One of these guys told me they were welding the ends of the rails together with an electric device which sends a high voltage current through the rail itself, and that you could stand 20 feet away from the welder, place your hands on the rail and not be electrocuted!! I find THAT a bit hard to believe.
Two of these guys that I talked to, offered me bottles of ice cold water, even though it was not particularly hot here in Sioux Falls, South Dakota on Monday afternoon. I have found that BNSF railroad personel are pretty nice people to talk with, as long as you stay out of the way of any obvious danger.
I have seen the “CN noodle tie clips” that Murphy Siding referrs to, and while I do wonder if the old fashioned spikes are falling into disuse, the BNSF did use a lot of spikes in upgrading all this rail in my neighborhood. There were a couple machines that had spikes loaded into what looked like something like a converyor belt, and they were being driven into the wooden ties with some kind of a hydraulic hammer.
Actually, I work for the lumberyard downtown…That makes sense about having heavier rail for all those tank cars. Some of the old rail they pulled out looked pretty wimpy in comparison.
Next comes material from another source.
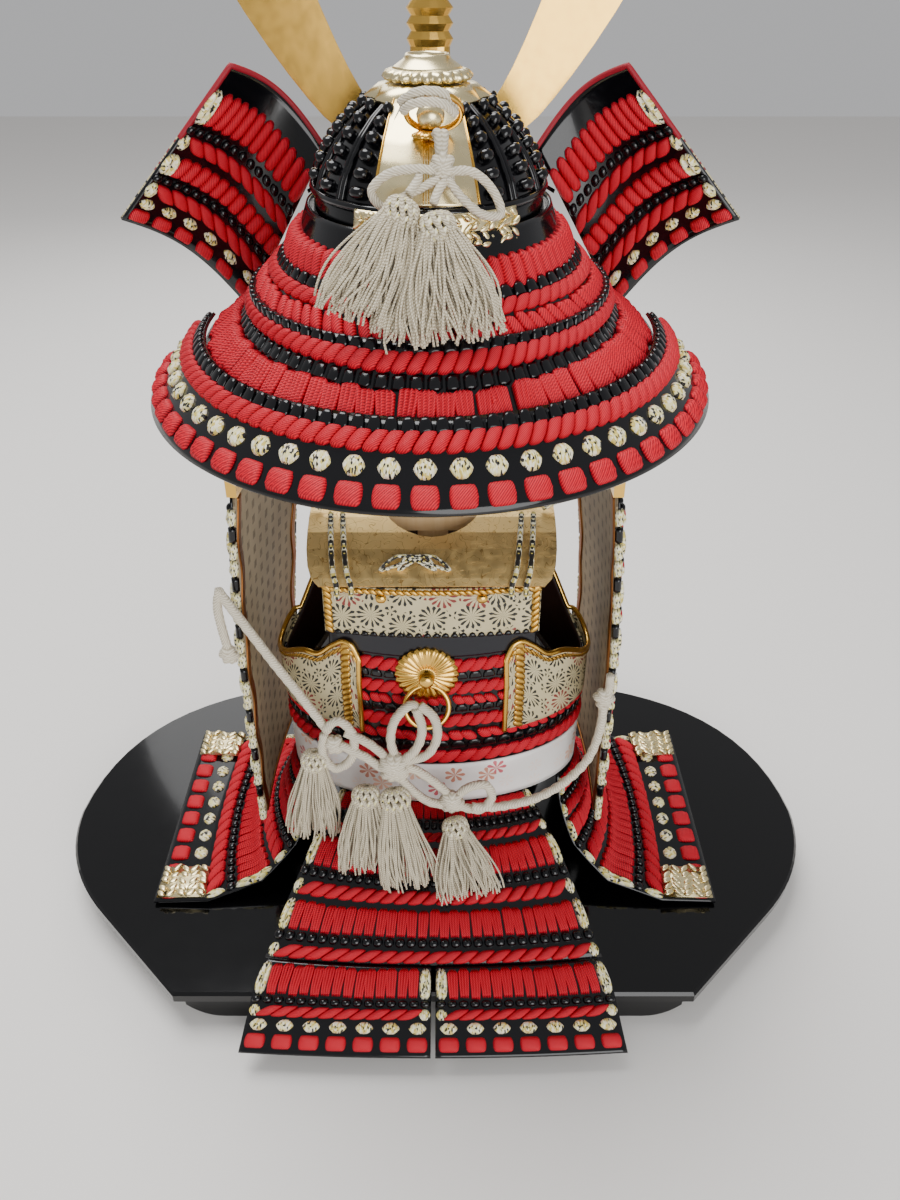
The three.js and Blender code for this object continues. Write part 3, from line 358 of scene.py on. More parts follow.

How does a track relaying operation like that work? It would appear that they would have to be a trained crew that does only that kind of work. Do they just travel around the system?
Not hard to believe at all. It’s probably DC current, not AC, and both terminals of the device are isolated from earth ground. Therefore, all the current flows constantly from one terminal of the device to the other, and has no inclination to flow on any divergent path, regardless of whether it’s the rail beyond the where the device is connected or through your hands. AC, on the other hand, is usually much more difficult to isolate from earth ground in the same fashion, and in fact it’s not desirable to do so- thus the potential to be shocked by it.
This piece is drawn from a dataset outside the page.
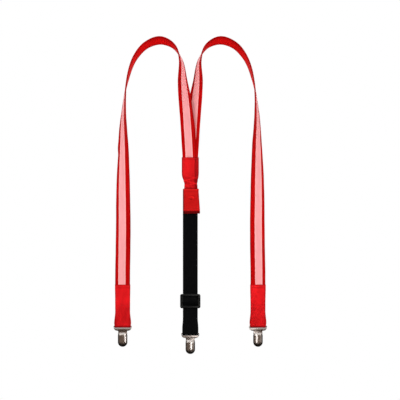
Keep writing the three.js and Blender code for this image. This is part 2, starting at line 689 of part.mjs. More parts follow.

However, if you were to grab onto one of the terminals with one hand, and touch the rail with the other, you might be picking yourself up out of a nearby ditch…
Reguardless of weather it’s AC or DC as Brian pointed out you have to complete a circuit to be shocked, and earth ground is not part of that circuit. Even if you did complete that circuit the resistance of the human body is VERY high. At the low voltages used in welders shock hazard is relatively low. With electric welders it’s the VERY high current that flows through the metal with very little resistance that heats up the weld. You can parallel up a couple 12 volt car batteries and be able to weld yet if you grab both terminals you will not get shocked. The only real hazzard is if you welding and for some reason the welding circuit path is broken WHILE you are touching BOTH terminals, that will bite.
The AC haveing more kick then DC is kind of a myth. It comes from how AC voltage is measured with a voltmeter. With DC you measure the valtage and what you measure is what you have, 120 volts DC is 120 volts. But seince AC is constantly changeing value you only are at peek value for a portion of the cycle. So a voltmeter will read an AVERAGE voltage value. This is called RMS (root mean square or something like that). It is .707 of what the peek voltage is for a sinewave. So that so called 120volt wall outlet is actually 170 volts peek even though a voltmeter will read 120 volts.
I know where you work, Murphy Siding. It’s north of me and across the river, just beyond 10th Street and west of the BNSF yard. And in fact, in answer to an earlier post from me, you told me who you work for.
One of the guys on this BNSF track laying crew told me that he came down here from Grand Forks, North Dakota. I don’t know about the others though. The BNSF busses these guys to their work sites with an old school bus that had been painted white and bears the standard, round shaped BNSF logo. It was parked in the parking lot at Howes Oil. I have a close friend at Howes Oil who’s husband is a track laborer for BNSF, and I asked her if her husband was involved in this project. She told me that he had been sent to someplace in Minnesota to work with another project.
One of the track workers told me that despite all the money that BNSF made this past fiscal year, he only got a very tiny raise of one penny per hour. He didn’t seem to be very happy with that. I would wager that he is making a LOT more money per hour than I am. And as much as I would love to go to work for the BNSF, there is no way I’d be able to pass the required physical exam.
I had mentioned a book about track maintenance equipment. The name of the author suddenly came to me, it’s Brian Soloman (I’m not sure of the correct spelling of Brian’s last name). This book would be well worth buying if you can find it anywhere, I think.
I’m going to try to get the full roll of film of the pictures that I had taken within the next week or so. I send all my film to a lab in Denver, our own Harold’s camera stores screwed me in what I had to pay for developing and printing four rolls of film from a recent trip to Colorado. One of these days I will make the switch to digital format. After seeing
Sorry, I thought you had me working at the competition.[:O]. I stopped and watched that crew work for a little while at the Cliff Avenue crossing. That’s pretty impressive watching all the equipment in motion.
The work is dependent on the size of the operation. For a smaller job, the local forces can handle it. Much larger than a curve relay and you are better off with a dedicated extra gang.
For bigger jobs, like district relays, a dedicated gang with extra equipment is the way to go. In the western US, the former ATSF Navajo steel gangs (there are two) are hands down, the best there are. No one else can hold a candle to those folks. (I’ve seen them embarrass SP, UP and BN extra gangs of similar size) You might start faster than the Navajos, but at the end of the day they will disappear way out in front of you with better quality and precision work. They do it by working at a constant speed all day long.